_Set task:_
Copy exactly the lines of the material below that run from the one containing "Reconstruct the object" through the one containing "are in millimetres.". Copy no other lines.

_Provided information:_
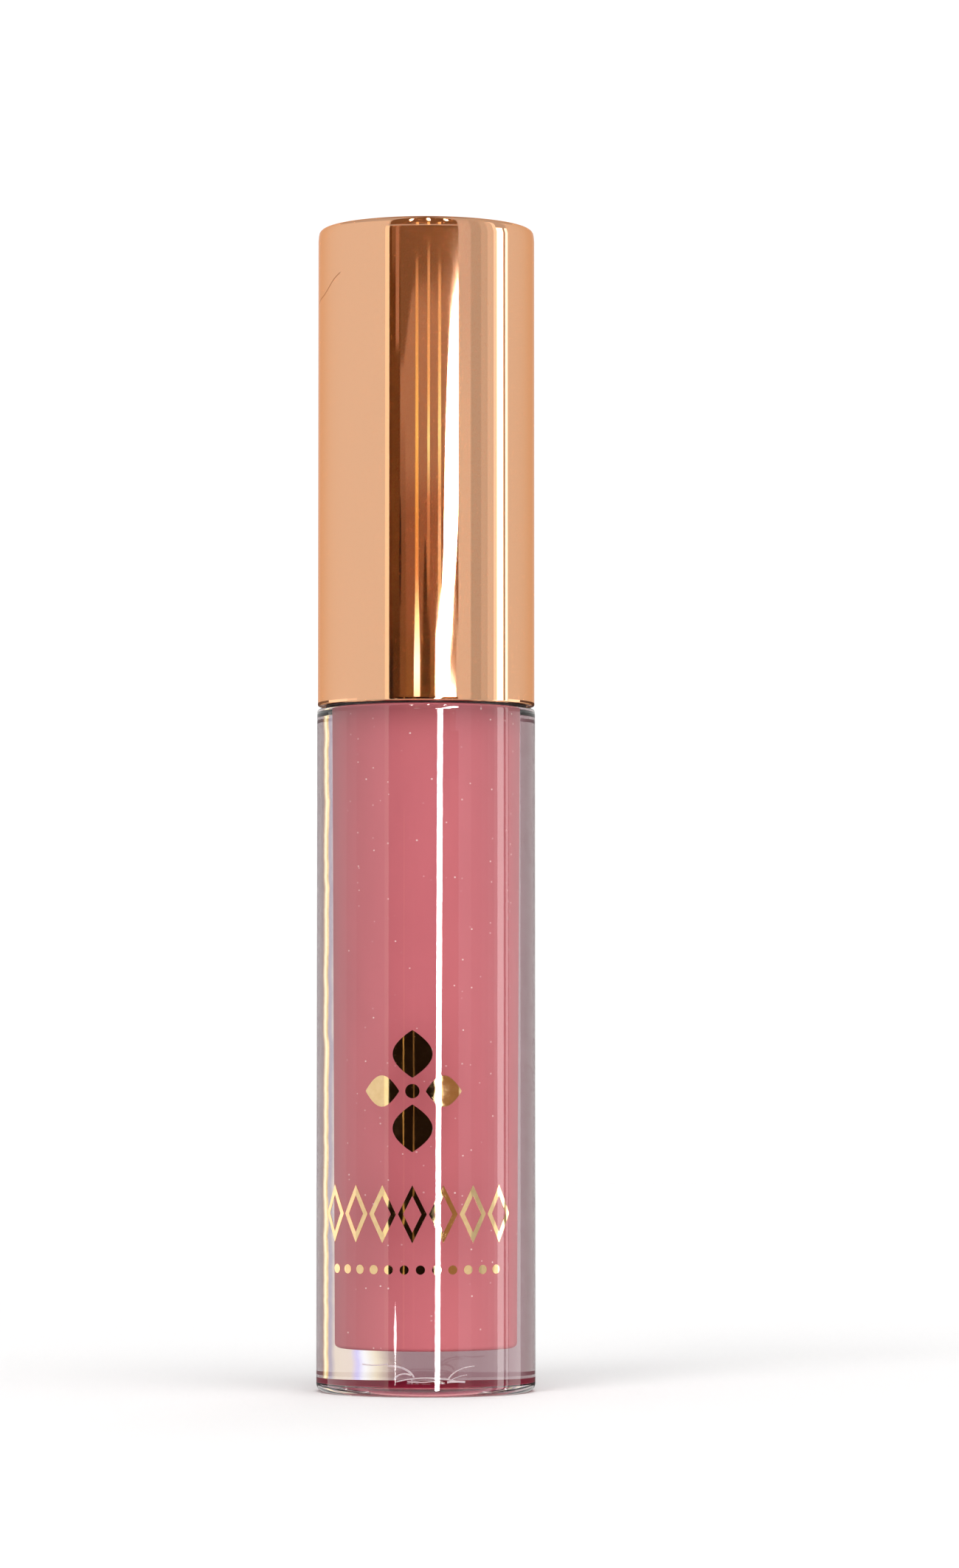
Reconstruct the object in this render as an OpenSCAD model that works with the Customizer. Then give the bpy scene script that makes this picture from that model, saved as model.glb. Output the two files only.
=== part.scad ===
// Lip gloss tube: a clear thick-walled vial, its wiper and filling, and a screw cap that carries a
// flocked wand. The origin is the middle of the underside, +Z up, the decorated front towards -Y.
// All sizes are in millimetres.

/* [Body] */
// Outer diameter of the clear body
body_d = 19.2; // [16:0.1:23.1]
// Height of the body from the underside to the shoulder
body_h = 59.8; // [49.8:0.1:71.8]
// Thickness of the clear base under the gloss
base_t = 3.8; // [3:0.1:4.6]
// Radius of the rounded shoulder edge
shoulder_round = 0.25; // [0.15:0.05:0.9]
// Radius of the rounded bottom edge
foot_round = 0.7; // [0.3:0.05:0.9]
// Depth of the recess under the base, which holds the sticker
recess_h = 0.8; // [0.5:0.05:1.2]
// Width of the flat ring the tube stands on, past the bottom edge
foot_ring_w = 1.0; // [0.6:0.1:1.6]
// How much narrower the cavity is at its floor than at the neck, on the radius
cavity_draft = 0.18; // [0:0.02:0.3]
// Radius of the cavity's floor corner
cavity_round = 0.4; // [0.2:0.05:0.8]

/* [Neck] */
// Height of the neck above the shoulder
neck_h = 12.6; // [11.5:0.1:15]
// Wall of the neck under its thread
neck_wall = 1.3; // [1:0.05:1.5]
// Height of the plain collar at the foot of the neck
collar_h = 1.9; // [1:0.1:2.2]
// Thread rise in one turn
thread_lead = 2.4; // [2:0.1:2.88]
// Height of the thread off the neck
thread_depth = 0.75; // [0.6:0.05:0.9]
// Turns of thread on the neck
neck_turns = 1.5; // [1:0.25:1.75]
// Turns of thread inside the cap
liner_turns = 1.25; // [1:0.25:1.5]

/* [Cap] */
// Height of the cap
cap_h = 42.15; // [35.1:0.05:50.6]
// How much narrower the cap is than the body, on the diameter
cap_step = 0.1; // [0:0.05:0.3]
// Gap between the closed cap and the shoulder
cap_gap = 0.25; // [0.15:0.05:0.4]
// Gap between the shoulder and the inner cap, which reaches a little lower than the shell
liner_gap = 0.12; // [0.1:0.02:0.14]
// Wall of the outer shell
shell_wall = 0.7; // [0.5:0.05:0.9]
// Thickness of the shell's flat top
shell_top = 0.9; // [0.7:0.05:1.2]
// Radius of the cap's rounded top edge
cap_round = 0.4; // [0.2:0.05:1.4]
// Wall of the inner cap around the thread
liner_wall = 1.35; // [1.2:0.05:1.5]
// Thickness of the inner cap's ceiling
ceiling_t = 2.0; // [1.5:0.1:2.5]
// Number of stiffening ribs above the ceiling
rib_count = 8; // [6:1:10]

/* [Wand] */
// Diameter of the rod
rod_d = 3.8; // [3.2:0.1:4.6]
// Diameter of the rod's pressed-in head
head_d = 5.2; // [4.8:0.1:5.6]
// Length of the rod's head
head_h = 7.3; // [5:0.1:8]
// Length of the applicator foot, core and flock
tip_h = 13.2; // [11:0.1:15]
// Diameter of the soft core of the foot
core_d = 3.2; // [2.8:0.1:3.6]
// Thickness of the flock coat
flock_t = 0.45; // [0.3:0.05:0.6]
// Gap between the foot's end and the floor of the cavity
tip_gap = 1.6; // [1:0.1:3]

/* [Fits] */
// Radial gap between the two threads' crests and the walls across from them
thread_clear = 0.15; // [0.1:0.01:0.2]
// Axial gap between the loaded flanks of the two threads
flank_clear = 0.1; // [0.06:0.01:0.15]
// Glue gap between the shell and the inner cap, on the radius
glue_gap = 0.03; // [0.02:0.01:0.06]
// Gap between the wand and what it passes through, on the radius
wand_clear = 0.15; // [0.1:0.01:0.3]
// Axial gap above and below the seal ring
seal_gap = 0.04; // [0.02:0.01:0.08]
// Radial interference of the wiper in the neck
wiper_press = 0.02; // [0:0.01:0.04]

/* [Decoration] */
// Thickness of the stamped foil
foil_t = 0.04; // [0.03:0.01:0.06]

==

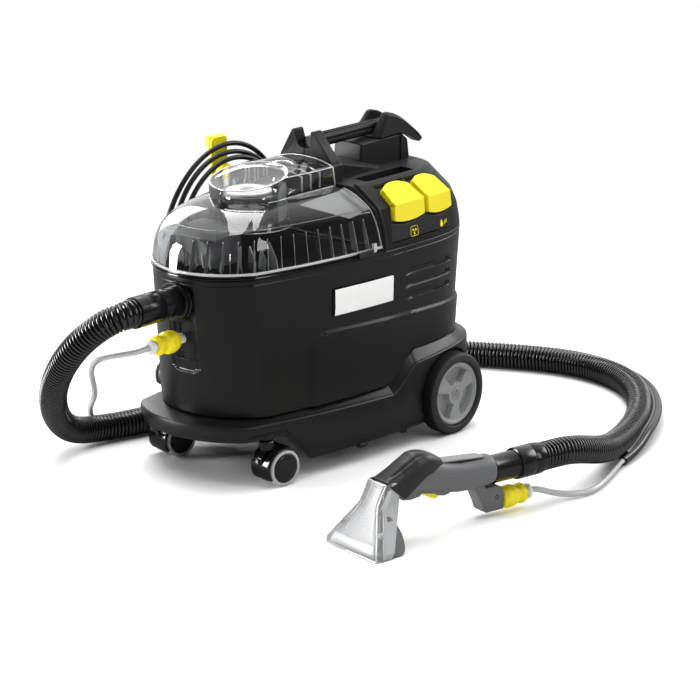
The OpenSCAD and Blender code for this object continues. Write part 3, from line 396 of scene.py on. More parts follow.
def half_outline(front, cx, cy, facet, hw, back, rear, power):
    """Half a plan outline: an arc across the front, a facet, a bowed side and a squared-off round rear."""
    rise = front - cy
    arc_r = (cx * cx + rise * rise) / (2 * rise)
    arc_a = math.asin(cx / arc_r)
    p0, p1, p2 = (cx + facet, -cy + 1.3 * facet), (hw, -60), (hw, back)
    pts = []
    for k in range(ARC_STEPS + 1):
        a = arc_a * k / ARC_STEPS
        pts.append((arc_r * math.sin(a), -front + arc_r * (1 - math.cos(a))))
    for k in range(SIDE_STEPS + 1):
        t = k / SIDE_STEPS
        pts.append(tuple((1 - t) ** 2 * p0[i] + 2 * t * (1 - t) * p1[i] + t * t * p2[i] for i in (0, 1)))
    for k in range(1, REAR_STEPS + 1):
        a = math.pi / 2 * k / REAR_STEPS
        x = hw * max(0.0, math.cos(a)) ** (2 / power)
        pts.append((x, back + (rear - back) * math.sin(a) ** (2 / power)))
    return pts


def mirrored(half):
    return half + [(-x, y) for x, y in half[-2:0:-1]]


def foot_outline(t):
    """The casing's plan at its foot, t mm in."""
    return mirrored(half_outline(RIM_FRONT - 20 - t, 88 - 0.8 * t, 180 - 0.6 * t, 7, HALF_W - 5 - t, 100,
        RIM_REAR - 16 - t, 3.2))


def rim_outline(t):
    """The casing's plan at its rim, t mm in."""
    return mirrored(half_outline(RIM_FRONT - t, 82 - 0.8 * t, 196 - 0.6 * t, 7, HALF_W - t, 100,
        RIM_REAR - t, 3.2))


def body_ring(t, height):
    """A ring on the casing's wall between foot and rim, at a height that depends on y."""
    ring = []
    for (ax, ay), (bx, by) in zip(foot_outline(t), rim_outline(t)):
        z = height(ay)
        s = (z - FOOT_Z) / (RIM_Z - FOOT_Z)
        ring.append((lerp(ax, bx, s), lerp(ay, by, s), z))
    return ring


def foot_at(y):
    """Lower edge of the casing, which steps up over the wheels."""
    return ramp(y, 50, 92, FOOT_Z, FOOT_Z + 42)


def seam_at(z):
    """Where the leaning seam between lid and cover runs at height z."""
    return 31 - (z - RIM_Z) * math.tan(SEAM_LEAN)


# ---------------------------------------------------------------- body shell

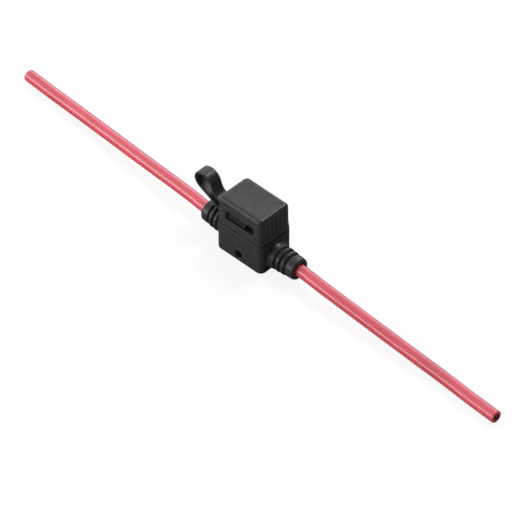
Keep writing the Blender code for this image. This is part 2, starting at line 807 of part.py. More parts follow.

---

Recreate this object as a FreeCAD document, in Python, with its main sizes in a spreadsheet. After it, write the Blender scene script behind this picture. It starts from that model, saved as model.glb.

_Exercise answer:_
Reconstruct the object in this render as an OpenSCAD model that works with the Customizer. Then give the bpy scene script that makes this picture from that model, saved as model.glb. Output the two files only.
=== part.scad ===
// Lip gloss tube: a clear thick-walled vial, its wiper and filling, and a screw cap that carries a
// flocked wand. The origin is the middle of the underside, +Z up, the decorated front towards -Y.
// All sizes are in millimetres.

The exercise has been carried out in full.